Cambridge on Instagram

As mobile phone cameras improve, emerging forms of social media are basing themselves in ‘iPhoneography’. While social media is often held up as an example of the increasingly vacuous and self-obsessed nature of society, research into these new networks shows they can encourage creativity, and even provide users with a therapeutic outlet.

It was amazing to discover that many instagram users felt the combination of a creative practice and a supportive community offered something therapeutic.

Zack McCune

Despite its prevalence and increasing political influence, social media continues to polarise. Many people still find it baffling as to why so many others choose to regurgitate intimate details of their lives online for an army of strangers, and why those strangers are so keen to consume.

This desire to share personal content with global networks was the central premise that sociology student Zack McCune set out to explore, spending four months examining user behaviour in social media’s latest trends: networks that communicate in mobile photography.

Rather than the banal vanity often presumed by social media’s detractors to clog up these channels, McCune found that users encourage each other to pursue increasingly artistic visuals, experimenting with colour and composition, and often carefully crafting the content they post.

To begin with, McCune needed to select a network as a case study. So as not to be overwhelmed with a vast body of content, he settled on what was a new, mobile app-based network called instagram, which operates in a similar way to Twitter, with followers and trending topics, only using photos as the primary method of communication.

“The static, visual aspect of photos was important in defining value as it binds the subject area,” explains McCune. “What inspired the capture of a moment and what was so personally rewarding in sharing it.”

This introduced the field of smartphone photography, or ‘iPhoneography’. The rapid increase in mobile camera sophistication is the latest stage in the shrinking space between seeing and sharing. “Since the Kodak Brownie, through to the Polaroid Instant and into the age of digital photography, technology has been closing the time between taking a photo and sharing it” says McCune. “Smart phone cameras and apps like instagram mean that you can offer a photo to global networks faster than typed text in many instances.”

“During recent events such as the London riots and Hurricane Irene, reports of damage and unrest were validated in part by mobile imagery, some of which appeared in traditional broadcast media.” Ironically in the case of the London riots, social media was blamed in some quarters for facilitating the trouble, which led to some MP’s calling for the power to shut down such networks at times of national crisis.

But people don’t just share imagery when newsworthy events take place in their vicinity.
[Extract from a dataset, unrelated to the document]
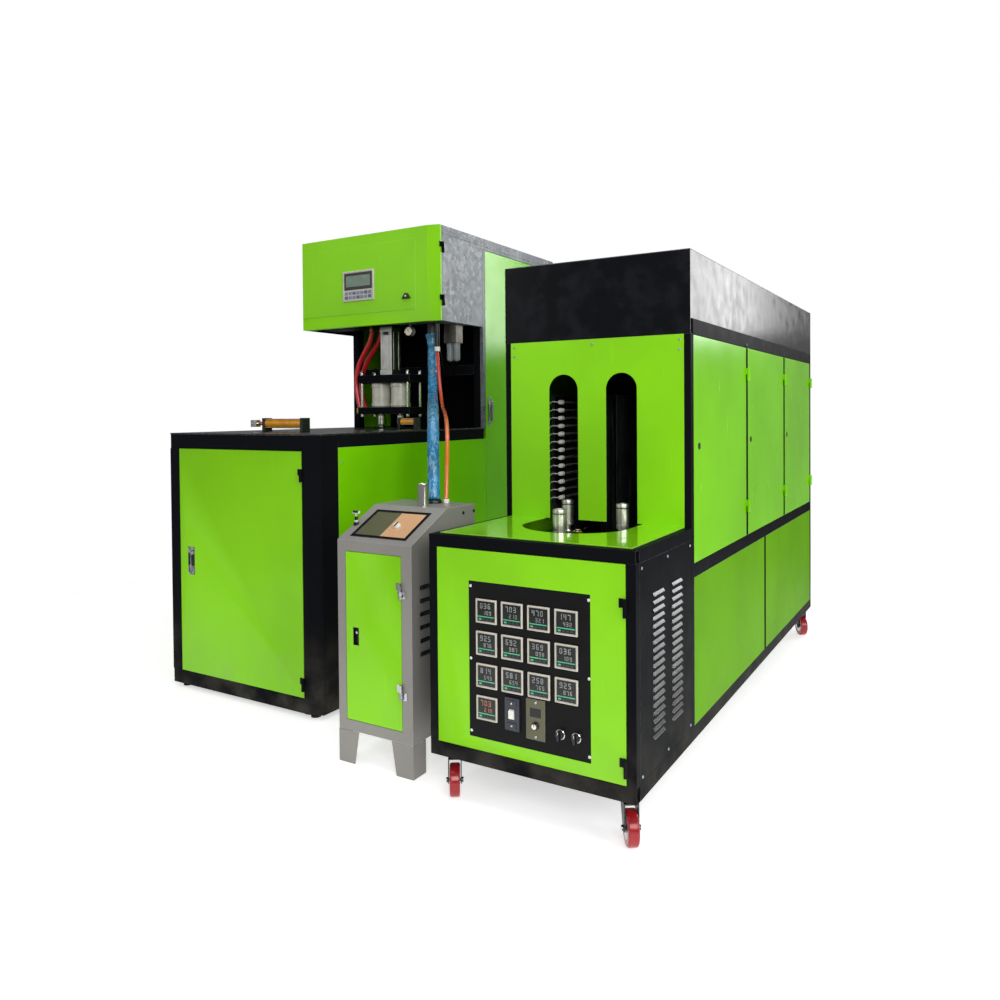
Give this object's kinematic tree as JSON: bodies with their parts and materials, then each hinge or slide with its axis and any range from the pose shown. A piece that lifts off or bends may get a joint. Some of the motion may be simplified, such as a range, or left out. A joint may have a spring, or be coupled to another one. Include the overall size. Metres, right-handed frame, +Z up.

As with other social media networks, the vast amount of content on instagram documents daily activity and routine, normal folk doing normal stuff, but iPhoneography allows people to display their lives in visually arresting ways. This presents a creative challenge.

McCune says: “The body of my research involved engaging directly with individual instagram users from across the platform, and I found that users are highly concerned with both personal production and social reception. Critically, they weren’t simply capturing but consciously crafting the imagery they shared.”

Deliberate artistry when creating content was a point of pride for many of the users. Instagram offers the ability to use a variety of filters that produce different effects, and the desire to create striking visuals through effects and interesting perspectives to impress the community was a key motivator. This led many to conclude that iPhoneography has encouraged them to look closer at their environment.

“All of the users I interviewed celebrated the creative aspects of iPhonography and the way it altered how they went about their day. Users enjoy thinking more imaginatively about the places they live and the people and events that surround them, seeing the world in new ways as they cultivate their own distinctive visual styles. It was amazing to discover that many instagram users felt the combination of a creative practice and a supportive community offered something therapeutic.”

Some users described the validation they got from the instagram community as empowering, overcoming social anxieties and even physical ailments such as deafness. One participant wrote that they use instagram “for my mental well-being, if I’m honest. It’s a form of escapism where I can truly indulge my creative side.” The responsive audience available through the network encourages people to share more, but also to engage more.

“In interviews, users routinely spoke of ‘community interaction’, leading them to go beyond simply posting and engage with the content of others in meaningful ways.” says McCune. “It is very much like a karma system. You must participate both as a producer and a consumer.”

As one user put it: “The community itself is addictive. I am spurred on by other users comments and critiques, inspiring me to take more pictures to show the community: it feeds itself!”

McCune feels that current academic views on social media tend to be starkly divided between critics of its perceived conformity and amateur content on one hand, and proponents whose appreciation is often theoretical and lacks in-depth analysis on the other. He concedes that part of the reason for this is the technology moves at such a dramatic rate that it is constantly outpacing research.

“Sociology, I believe, is doing a great job of looking at the value of social media from first-hand, user-based research rather than imposing theory from above. My findings differ from many of the previous academic views by suggesting that social media can be very creative and communal rather than vapid and self-centred, as some critics have contended,” he says.

“Emerging digital networks are generated by users and it’s important we re-centre the focus on them and not the engineers and structures that define network actions. Social media is a culture of very real and very engaged people, we need to look and listen to the users.”

Zack McCune graduated from Cambridge with an MPhil in Sociology in 2011 and is now working for the mobile image-sharing platform Piictu based in New York City.